Atualidade dos Tribunais
1) DESCONSIDERAÇÃO DA PERSONALIDADE JURÍDICA REQUER ATENDIMENTO AOS PRESSUPOSTOS DO ART. 50 DO CÓDIGO CIVIL, DECIDE STJ
Renato Nunes
Em decisão recente, de 20 de maio de 2008, proferida no Recurso Especial nº 744.107, ainda não publicada, o Superior Tribunal de Justiça consagrou o entendimento, fundamentado no artigo 50 do Código Civil, de que há necessidade de comprovação efetiva dos requisitos lá previstos – desvio de finalidade ou confusão patrimonial – para a desconsideração da personalidade jurídica da sociedade empresária.
Significa dizer que, há que se fundamentar os motivos que levam o juízo a decidir pela desconsideração e conseqüente extensão da obrigação aos sócios ou empresas controladoras, sob pena de ofensa, inclusive, ao artigo 131 do Código de Processo Civil.
De fato, segundo o Relator Ministro Fernando Gonçalves, a ausência dos requisitos do artigo 50 do Código Civil, somada à falta de fundamentação pelo juízo, "leva a afastar a extensão do arresto às recorrentes em razão da exclusão da desconsideração da personalidade jurídica da devedora, ressalvado o direito de a recorrida obter nova medida para a defesa de seu crédito acaso comprovadas as condições previstas no retrocitado artigo (artigo 50 do Código Civil)."
O entendimento não poderia ser diferente.
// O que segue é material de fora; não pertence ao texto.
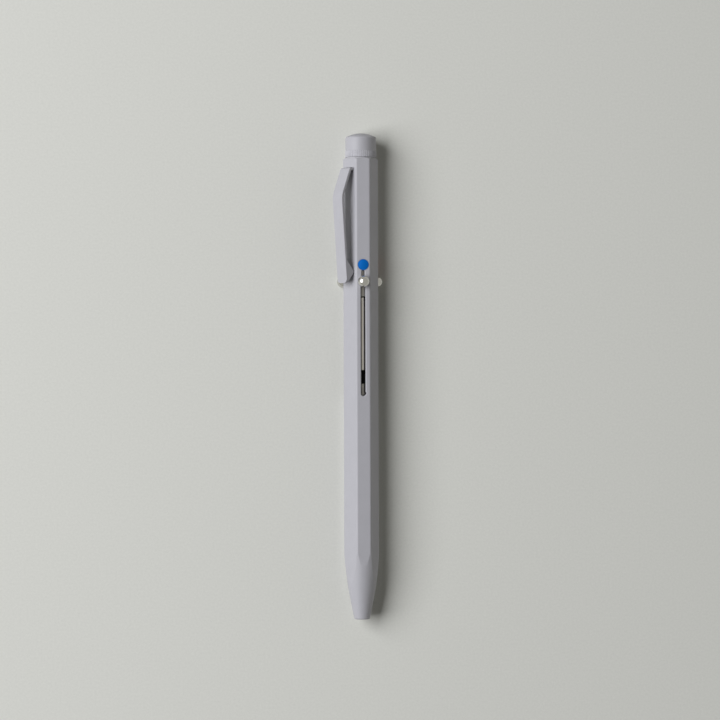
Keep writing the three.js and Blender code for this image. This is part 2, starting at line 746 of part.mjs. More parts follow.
// The knurl's outline: straight teeth all round
function knurlOutline() {
  const points = [];
  for (let i = 0; i < 2 * KNURL_TEETH; i++) {
    const angle = (Math.PI * i) / KNURL_TEETH;
    const radius = i % 2 === 0 ? CAP_RADIUS : CAP_RADIUS - KNURL_DEPTH;
    points.push(new THREE.Vector2(radius * Math.cos(angle), radius * Math.sin(angle)));
  }
  return new THREE.Shape(points);
}

// The cap: knurled band, plain side and low crown, with a hollow spigot that screws into the bush
function capSolid() {
  const sideRadius = CAP_RADIUS - KNURL_DEPTH / 2;
  const crownCentre = PEN_LENGTH - CROWN_RADIUS;
  const edgeRadius = sideRadius - CAP_EDGE_RADIUS;
  const crownEdge = Math.acos(edgeRadius / (CROWN_RADIUS - CAP_EDGE_RADIUS));
  const edgeCentre = [edgeRadius, crownCentre + (CROWN_RADIUS - CAP_EDGE_RADIUS) * Math.sin(crownEdge)];
  const rounding = arc(edgeCentre, CAP_EDGE_RADIUS, 0, crownEdge, 3);
  const crown = arc([0, crownCentre], CROWN_RADIUS, crownEdge, Math.PI / 2, 6);
  crown.pop();
  crown.shift();
  const spigotRadius = BUSH_THREAD_RADIUS - RUNNING_GAP;
  const spigotFoot = capFoot - SPIGOT_LENGTH;
  const knurlTop = capFoot + KNURL_LENGTH;
  const rootRadius = CAP_RADIUS - 2 * KNURL_DEPTH;
  const body = turned(
    [
      [0, spigotFoot],
      [spigotRadius, spigotFoot],
      [spigotRadius, capFoot],
      [rootRadius, capFoot],
      [rootRadius, knurlTop],
      [sideRadius, knurlTop],
      ...rounding,
      ...crown,
      [0, PEN_LENGTH],
    ],
    BORE_SEGMENTS,
  );
  const hollow = plainRound(CAP_HOLLOW_RADIUS, spigotFoot - 1, PEN_LENGTH - CAP_ROOF, SMALL_SEGMENTS);
  const knurl = solidOf(alongPen(knurlOutline(), capFoot, knurlTop));
  const chamfered = turned(
    [
      [0, capFoot - KNURL_CHAMFER],
      [CAP_RADIUS - 2 * KNURL_CHAMFER, capFoot - KNURL_CHAMFER],
      [CAP_RADIUS, capFoot + KNURL_CHAMFER],
      [CAP_RADIUS, PEN_LENGTH],
      [0, PEN_LENGTH],
    ],
    BORE_SEGMENTS,
  );
  return solidOf(body).add(knurl.intersect(solidOf(chamfered))).subtract(solidOf(hollow));
}

function capWasherSolid() {
  const foot = barrelLength + RUNNING_GAP;
  const inner = BUSH_THREAD_RADIUS + RUNNING_GAP;
  return solidOf(ring(inner, WASHER_RADIUS, foot, foot + WASHER_THICKNESS, BORE_SEGMENTS));
}

function finish(color, roughness, metalness) {
  return new THREE.MeshStandardMaterial({ color, roughness, metalness });
}

function piece(name, geometry, material) {
  const mesh = new THREE.Mesh(geometry, material);
  mesh.name = name;
  return mesh;
}

const lacquer = () => finish(0xb8b7bd, 0.5, 0.1);
const chrome = () => finish(0xd6d8da, 0.08, 1);
const brass = () => finish(0xc4a96a, 0.3, 1);
const steel = () => finish(0xb9b9b4, 0.3, 1);
const nickel = () => finish(0x8f8c86, 0.4, 1);
const blackPlastic = () => finish(0x242426, 0.45, 0);

const pen = new THREE.Group();
pen.add(piece("barrel", geometryOf(barrelSolid()), lacquer()));
pen.add(piece("spring_plate", geometryOf(springPlateSolid()), brass()));
pen.add(piece("stop_plug", geometryOf(stopPlugSolid()), blackPlastic()));
pen.add(piece("threaded_bush", geometryOf(threadedBushSolid()), brass()));
pen.add(piece("cap_washer", geometryOf(capWasherSolid()), lacquer()));
pen.add(piece("cap", geometryOf(capSolid()), lacquer()));

const clipSide = new THREE.Group();
clipSide.rotation.y = CLIP_TURN;
clipSide.add(piece("clip", geometryOf(clipSolid()), lacquer()));
pen.add(clipSide);

// One slot's moving parts and stud, in their own frame where +Z points out through the slot
function colourGroup({ name, turn, shade }) {
  const group = new THREE.Group();
  group.rotation.y = turn;
  group.add(piece("marker_" + name, geometryOf(studSolid()), finish(shade, 0.55, 0)));
  group.add(piece("ball_" + name, geometryOf(ballSolid()), chrome()));
  group.add(piece("button_pin_" + name, geometryOf(buttonPinSolid()), steel()));
  const rod = new THREE.Group();
  rod.position.z = REFILL_OFFSET;
  rod.add(piece("carriage_" + name, geometryOf(carriageSolid()), nickel()));
  rod.add(piece("refill_" + name, geometryOf(refillSolid()), steel()));
  rod.add(piece("spring_" + name, springGeometry(), steel()));
  group.add(rod);
  return group;
}
COLOURS.forEach((colour) => pen.add(colourGroup(colour)));

// The frame's origin is under the middle of the pen, on the surface it lies on
const box = new THREE.Box3().setFromObject(pen, true);
const middle = box.getCenter(new THREE.Vector3());
pen.position.set(-middle.x, -middle.y, -box.min.z);

const part = new THREE.Group();
part.add(pen);
export default part;
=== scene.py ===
import math

import bmesh
import bpy
from mathutils import Matrix, Vector


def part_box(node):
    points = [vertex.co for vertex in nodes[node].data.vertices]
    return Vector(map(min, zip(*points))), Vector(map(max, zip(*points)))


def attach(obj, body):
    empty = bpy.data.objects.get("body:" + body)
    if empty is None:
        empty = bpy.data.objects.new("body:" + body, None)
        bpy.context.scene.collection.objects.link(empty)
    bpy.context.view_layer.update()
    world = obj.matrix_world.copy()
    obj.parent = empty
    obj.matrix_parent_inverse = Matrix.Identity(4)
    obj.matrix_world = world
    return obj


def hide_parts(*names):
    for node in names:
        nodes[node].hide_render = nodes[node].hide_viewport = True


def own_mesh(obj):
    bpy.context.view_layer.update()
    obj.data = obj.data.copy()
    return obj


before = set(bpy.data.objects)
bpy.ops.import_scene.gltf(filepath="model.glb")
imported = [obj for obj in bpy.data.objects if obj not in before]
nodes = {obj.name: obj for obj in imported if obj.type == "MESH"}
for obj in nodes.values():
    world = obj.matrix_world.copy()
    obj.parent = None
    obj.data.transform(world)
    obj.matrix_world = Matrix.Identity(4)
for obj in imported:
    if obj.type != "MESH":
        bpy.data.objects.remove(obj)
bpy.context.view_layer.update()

MM = 0.001
MICRON = 0.000001

# Places in the row frame, in metres
NIB_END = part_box("barrel")[0].y
cap_low, cap_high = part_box("cap")
CAP_TOP = cap_high.y
AXIS = Vector((0.5 * (cap_low.x + cap_high.x), 0, 0.5 * (cap_low.z + cap_high.z)))

# The three slots, as turns in degrees about the pen's axis from straight up
SLOT_TURNS = {"blue": 0, "red": 120, "black": -120}


def pen_frame(turn=0, offset=0):
    """From a piece's own axes to the row frame. In its own axes Y is the distance from the writing end and
    Z points out through the slot at that turn; offset moves the piece's axis out from the pen's, in mm."""
    place = Matrix.Translation((AXIS.x, NIB_END, AXIS.z))
    return place @ Matrix.Rotation(math.radians(turn), 4, "Y") @ Matrix.Translation((0, 0, offset * MM))


def pen_places(node):
    """(least, greatest) distance of a CAD node from the writing end, in mm."""
    low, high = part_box(node)
    return (low.y - NIB_END) / MM, (high.y - NIB_END) / MM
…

Não é de hoje que vemos inúmeras decisões conflitantes, umas desconsiderando a personalidade jurídica das sociedades pelo simples inadimplemento de suas obrigações, permitindo o ingresso no patrimônio pessoal dos sócios, o que, muitas vezes, é feito sem a devida intimação com simples bloqueio de suas contas correntes, e, outras, indeferindo a desconsideração, ainda que expressamente permitidas por lei.
Muito embora a lei determine a limitação da responsabilidade dos sócios e permita a quebra dessa barreira somente nos casos específicos em lei – como no caso do artigo 50 – a eficácia da norma cai por terra frente a decisões mal fundamentadas, como a proferida em instância inferior no presente caso, e acabam por gerar enorme insegurança jurídica nas relações sociais em geral.
Como exemplo de normas que permitem expressamente a desconsideração por simples descumprimento obrigacional, temos o Código de Defesa do Consumidor, que no artigo 28, § 5º, determina que "Também poderá ser desconsiderada a pessoa jurídica sempre que sua personalidade for, de alguma forma, obstáculo ao ressarcimento de prejuízos causados aos consumidores", e o artigo 4º da Lei nº 9.605/1998 – a qual dispõe sobre os crimes ambientais -, que, no mesmo sentido, determina que "Poderá ser desconsiderada a pessoa jurídica sempre que sua personalidade dor obstáculo ao ressarcimento de prejuízos causados à qualidade do meio ambiente."
Tais exemplos permitem a conclusão de que a desconsideração, independente do atendimento aos requisitos exigidos pelo artigo 50 do Código Civil, é cabível nas hipóteses em que a lei visa proteger determinado grupo de pessoas (consumidores) ou coisas (meio ambiente) cujos poderes de reação, frente às mazelas causadas pela pessoa jurídica ofensora, são reduzidos ou inexistentes.
É a chamada "teoria menor", inclusive, lembrada no acórdão, no qual o Ministro consigna que o caso julgado não condiz com a "chamada teoria menor: desconsideração pela simples prova da insolvência diante de tema referente ao Direito Ambiental (art. 4º da Lei n. 9.605/1998) ou do Consumidor (art. 28, § 5º, da Lei n. 8.078/1990), mas sim da teoria maior que, em regra, exige a demonstração do desvio de finalidade da pessoa jurídica ou a confusão patrimonial."
Assim, conclui-se que a decisão sob comento servirá para melhor direcionar o entendimento dos juízes em geral, tanto com relação aos casos em que devem permitir a desconsideração para cumprir obrigações inerentes à sociedade, como nas hipóteses em que, somente tendo sido atendidos os requisitos impostos pelo artigo 50 do Código Civil, será possível levantar o "véu" da pessoa jurídica e alcançar o patrimônio pessoal de seus sócios.